▶ [Given instruction]:
Reproduce only the lines of the material below that start at the line containing "X %7.1f %7.1f" and stop at the line containing "obj.data.transform(world)". Keep both end lines.
┌─ Data provided
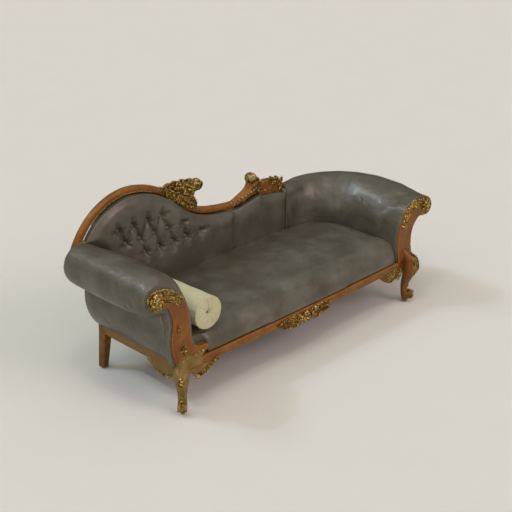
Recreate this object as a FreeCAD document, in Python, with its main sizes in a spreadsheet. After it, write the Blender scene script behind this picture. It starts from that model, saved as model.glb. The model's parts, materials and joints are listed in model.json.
└─
┌─ Data provided
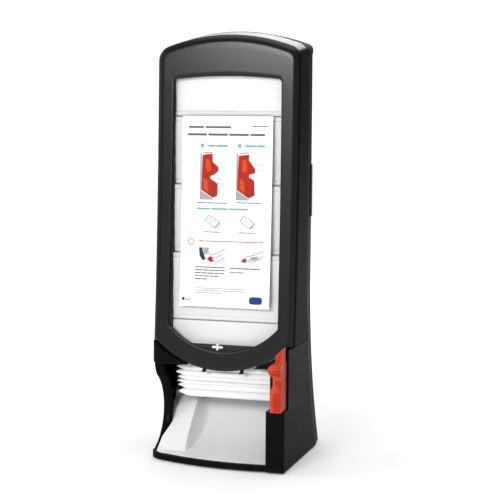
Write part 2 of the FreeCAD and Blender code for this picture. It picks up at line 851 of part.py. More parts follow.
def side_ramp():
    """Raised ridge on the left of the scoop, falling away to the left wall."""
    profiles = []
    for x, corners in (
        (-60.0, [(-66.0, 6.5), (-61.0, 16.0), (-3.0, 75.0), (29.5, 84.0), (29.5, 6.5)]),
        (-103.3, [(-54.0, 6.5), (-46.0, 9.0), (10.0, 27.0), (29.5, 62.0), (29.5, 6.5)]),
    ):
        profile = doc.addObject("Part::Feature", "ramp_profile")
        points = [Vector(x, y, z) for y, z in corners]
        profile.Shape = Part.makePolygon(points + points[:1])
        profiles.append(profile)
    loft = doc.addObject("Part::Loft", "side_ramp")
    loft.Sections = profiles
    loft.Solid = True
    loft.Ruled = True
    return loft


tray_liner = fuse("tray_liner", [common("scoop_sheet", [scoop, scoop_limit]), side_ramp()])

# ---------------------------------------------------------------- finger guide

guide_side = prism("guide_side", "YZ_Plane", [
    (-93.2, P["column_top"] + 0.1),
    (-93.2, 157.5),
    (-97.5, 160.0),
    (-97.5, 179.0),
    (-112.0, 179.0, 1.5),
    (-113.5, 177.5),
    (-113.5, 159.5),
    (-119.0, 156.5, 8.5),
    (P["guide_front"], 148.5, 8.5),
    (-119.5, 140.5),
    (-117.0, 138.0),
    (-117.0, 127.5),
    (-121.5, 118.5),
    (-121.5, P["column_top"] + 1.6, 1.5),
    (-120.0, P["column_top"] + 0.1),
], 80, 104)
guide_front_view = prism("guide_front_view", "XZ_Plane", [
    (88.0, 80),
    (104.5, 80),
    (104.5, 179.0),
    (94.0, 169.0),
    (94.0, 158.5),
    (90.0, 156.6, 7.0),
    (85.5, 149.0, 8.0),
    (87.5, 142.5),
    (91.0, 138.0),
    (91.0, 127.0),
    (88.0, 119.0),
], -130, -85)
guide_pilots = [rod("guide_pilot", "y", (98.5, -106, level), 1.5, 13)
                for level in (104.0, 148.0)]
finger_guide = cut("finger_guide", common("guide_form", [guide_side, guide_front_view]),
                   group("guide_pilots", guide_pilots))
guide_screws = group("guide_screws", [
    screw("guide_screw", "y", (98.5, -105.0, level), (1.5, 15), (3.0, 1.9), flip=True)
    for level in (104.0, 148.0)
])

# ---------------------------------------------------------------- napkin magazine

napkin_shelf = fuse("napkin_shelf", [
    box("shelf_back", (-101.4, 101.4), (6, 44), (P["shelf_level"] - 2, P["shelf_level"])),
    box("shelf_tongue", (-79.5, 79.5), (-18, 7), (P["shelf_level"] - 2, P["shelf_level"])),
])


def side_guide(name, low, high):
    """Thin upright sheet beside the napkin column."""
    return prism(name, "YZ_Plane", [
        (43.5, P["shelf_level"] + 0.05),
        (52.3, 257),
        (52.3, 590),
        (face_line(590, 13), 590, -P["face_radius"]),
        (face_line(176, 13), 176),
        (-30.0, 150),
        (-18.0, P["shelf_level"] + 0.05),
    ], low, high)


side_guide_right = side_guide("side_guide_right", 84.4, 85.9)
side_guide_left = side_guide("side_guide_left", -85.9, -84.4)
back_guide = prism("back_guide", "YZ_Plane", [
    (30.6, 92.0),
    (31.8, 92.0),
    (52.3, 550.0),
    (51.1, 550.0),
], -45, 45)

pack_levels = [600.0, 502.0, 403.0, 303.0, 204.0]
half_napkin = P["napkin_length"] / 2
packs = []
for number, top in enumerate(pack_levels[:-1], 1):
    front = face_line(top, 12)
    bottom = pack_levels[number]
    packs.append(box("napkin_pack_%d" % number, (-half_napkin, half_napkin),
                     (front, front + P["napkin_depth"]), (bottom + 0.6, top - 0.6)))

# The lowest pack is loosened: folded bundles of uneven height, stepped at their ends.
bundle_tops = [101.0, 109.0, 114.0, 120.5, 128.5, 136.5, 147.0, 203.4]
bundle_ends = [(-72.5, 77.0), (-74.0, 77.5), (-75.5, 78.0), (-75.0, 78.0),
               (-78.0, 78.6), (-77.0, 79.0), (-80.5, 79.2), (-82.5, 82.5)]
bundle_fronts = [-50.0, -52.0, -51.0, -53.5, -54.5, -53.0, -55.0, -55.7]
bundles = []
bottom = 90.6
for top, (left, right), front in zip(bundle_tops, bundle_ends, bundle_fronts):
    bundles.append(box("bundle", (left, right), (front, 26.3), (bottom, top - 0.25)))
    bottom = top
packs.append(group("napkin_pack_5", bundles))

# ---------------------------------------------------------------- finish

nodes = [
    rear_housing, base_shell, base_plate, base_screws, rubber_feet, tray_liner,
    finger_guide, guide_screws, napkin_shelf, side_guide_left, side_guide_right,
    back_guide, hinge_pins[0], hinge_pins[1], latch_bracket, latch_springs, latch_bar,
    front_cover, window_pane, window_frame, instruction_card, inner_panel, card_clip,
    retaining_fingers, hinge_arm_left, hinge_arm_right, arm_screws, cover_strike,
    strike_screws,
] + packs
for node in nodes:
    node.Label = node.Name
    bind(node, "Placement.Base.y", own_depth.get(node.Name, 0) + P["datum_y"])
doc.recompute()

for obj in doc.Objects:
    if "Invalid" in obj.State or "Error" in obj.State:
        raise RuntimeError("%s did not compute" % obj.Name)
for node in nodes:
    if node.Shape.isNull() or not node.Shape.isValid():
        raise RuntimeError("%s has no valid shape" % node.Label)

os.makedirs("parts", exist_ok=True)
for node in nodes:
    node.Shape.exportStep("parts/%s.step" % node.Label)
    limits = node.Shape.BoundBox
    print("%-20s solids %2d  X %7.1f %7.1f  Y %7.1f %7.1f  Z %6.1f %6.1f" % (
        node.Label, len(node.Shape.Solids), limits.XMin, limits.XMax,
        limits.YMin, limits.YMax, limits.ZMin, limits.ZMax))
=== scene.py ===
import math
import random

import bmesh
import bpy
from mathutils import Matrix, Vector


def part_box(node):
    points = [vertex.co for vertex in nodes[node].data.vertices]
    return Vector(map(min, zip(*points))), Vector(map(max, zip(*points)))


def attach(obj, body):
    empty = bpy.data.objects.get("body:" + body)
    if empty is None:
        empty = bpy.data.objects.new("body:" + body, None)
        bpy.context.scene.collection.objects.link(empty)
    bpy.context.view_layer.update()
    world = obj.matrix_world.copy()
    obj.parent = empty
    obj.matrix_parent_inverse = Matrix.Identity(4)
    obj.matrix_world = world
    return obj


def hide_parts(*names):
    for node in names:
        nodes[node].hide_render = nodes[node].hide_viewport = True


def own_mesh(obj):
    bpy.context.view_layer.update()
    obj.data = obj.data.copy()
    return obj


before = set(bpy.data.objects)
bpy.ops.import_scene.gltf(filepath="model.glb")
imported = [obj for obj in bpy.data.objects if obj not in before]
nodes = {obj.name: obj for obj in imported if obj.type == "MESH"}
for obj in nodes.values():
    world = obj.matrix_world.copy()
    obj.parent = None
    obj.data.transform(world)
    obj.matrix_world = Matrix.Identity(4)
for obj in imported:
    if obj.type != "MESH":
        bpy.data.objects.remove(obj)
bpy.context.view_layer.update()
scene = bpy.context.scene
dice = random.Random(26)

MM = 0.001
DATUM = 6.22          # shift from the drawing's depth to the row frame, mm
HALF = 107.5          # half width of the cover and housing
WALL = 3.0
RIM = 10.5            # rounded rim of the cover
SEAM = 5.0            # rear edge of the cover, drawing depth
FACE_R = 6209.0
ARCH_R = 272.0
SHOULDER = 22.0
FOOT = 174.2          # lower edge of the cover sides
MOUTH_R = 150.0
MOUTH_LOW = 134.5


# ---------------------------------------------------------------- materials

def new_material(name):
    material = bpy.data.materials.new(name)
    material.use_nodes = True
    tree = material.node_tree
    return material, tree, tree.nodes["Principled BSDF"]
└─
▶ [Reply to the exercise]:
    print("%-20s solids %2d  X %7.1f %7.1f  Y %7.1f %7.1f  Z %6.1f %6.1f" % (
        node.Label, len(node.Shape.Solids), limits.XMin, limits.XMax,
        limits.YMin, limits.YMax, limits.ZMin, limits.ZMax))
=== scene.py ===
import math
import random

import bmesh
import bpy
from mathutils import Matrix, Vector


def part_box(node):
    points = [vertex.co for vertex in nodes[node].data.vertices]
    return Vector(map(min, zip(*points))), Vector(map(max, zip(*points)))


def attach(obj, body):
    empty = bpy.data.objects.get("body:" + body)
    if empty is None:
        empty = bpy.data.objects.new("body:" + body, None)
        bpy.context.scene.collection.objects.link(empty)
    bpy.context.view_layer.update()
    world = obj.matrix_world.copy()
    obj.parent = empty
    obj.matrix_parent_inverse = Matrix.Identity(4)
    obj.matrix_world = world
    return obj


def hide_parts(*names):
    for node in names:
        nodes[node].hide_render = nodes[node].hide_viewport = True


def own_mesh(obj):
    bpy.context.view_layer.update()
    obj.data = obj.data.copy()
    return obj


before = set(bpy.data.objects)
bpy.ops.import_scene.gltf(filepath="model.glb")
imported = [obj for obj in bpy.data.objects if obj not in before]
nodes = {obj.name: obj for obj in imported if obj.type == "MESH"}
for obj in nodes.values():
    world = obj.matrix_world.copy()
    obj.parent = None
    obj.data.transform(world)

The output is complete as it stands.